Everyone talks about daddy issues — it’s a common part of the lexicon, whereas mommy issues are not. I think that for a lot of these women, mainly for Lina and Sloane, mommy issues were the largest thing. Whereas, for Maggie, it was her mother who remained and sort of got her through everything. I think the way that mothers factor into our lives, either positively or negatively, the weight with which they press upon our lives, is bigger than we ever think about.

  • And why is it that women often keep their longings to themselves, not wanting to be branded a whore by the harshest critics of all, other women?
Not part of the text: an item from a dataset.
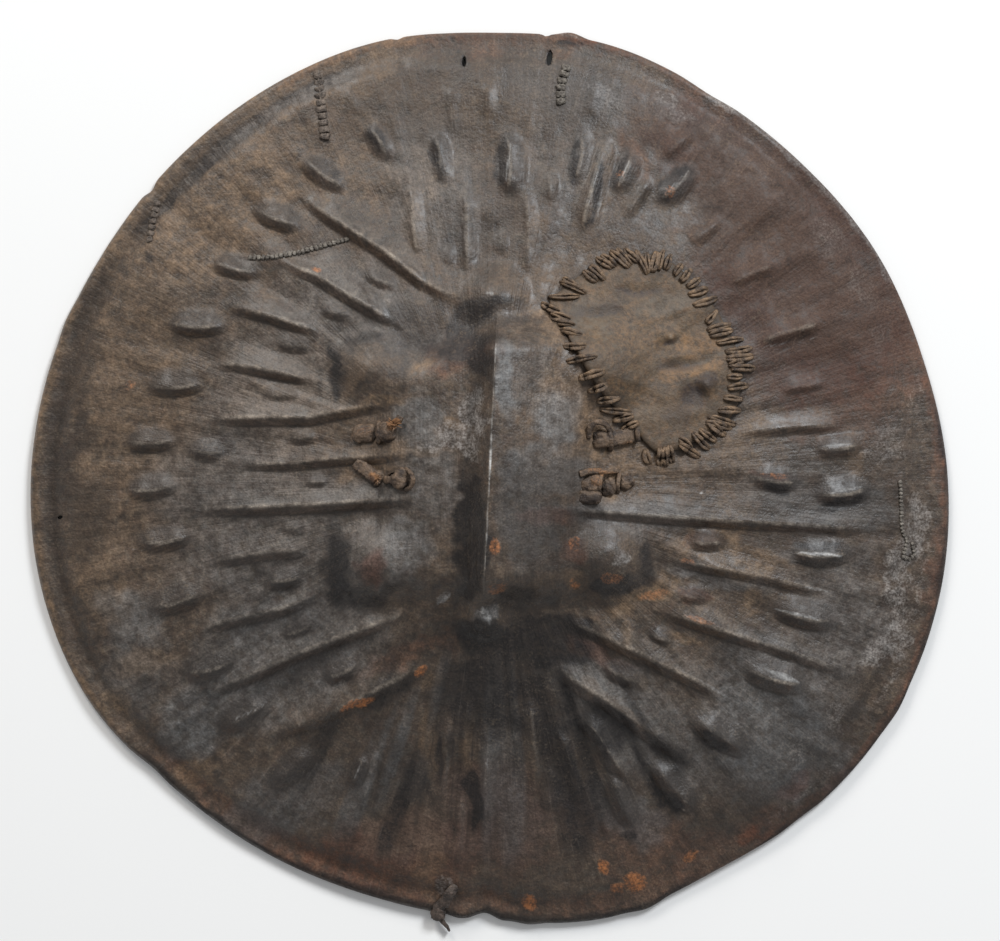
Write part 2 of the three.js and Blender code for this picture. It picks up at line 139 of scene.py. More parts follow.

I think that happens all the time. Before I started writing the book, I saw that happen. But it’s very rare that somebody will question a man’s desire. That’s what I talk about in the prologue. As a child, I was very aware of my father’s desire for my mother, which was very kind, and it made me feel happy that my parents loved each other in this fashion. But it was also my father’s desire that seemed to drive it, and my mother’s desire was kind of unknown to me. I almost didn’t think she had one. Women talk about their crushes, but they can be staggeringly afraid of admitting their desire to other women. Many women don’t talk about either their desire or the history of why their desire was stifled because their communities or social circles would mock or judge them.

  • What’s next?

I am thrilled to say that Avid Reader Press is publishing my first novel – Animal -sometime next year, and my collection of stories – Ghost Lover– to follow.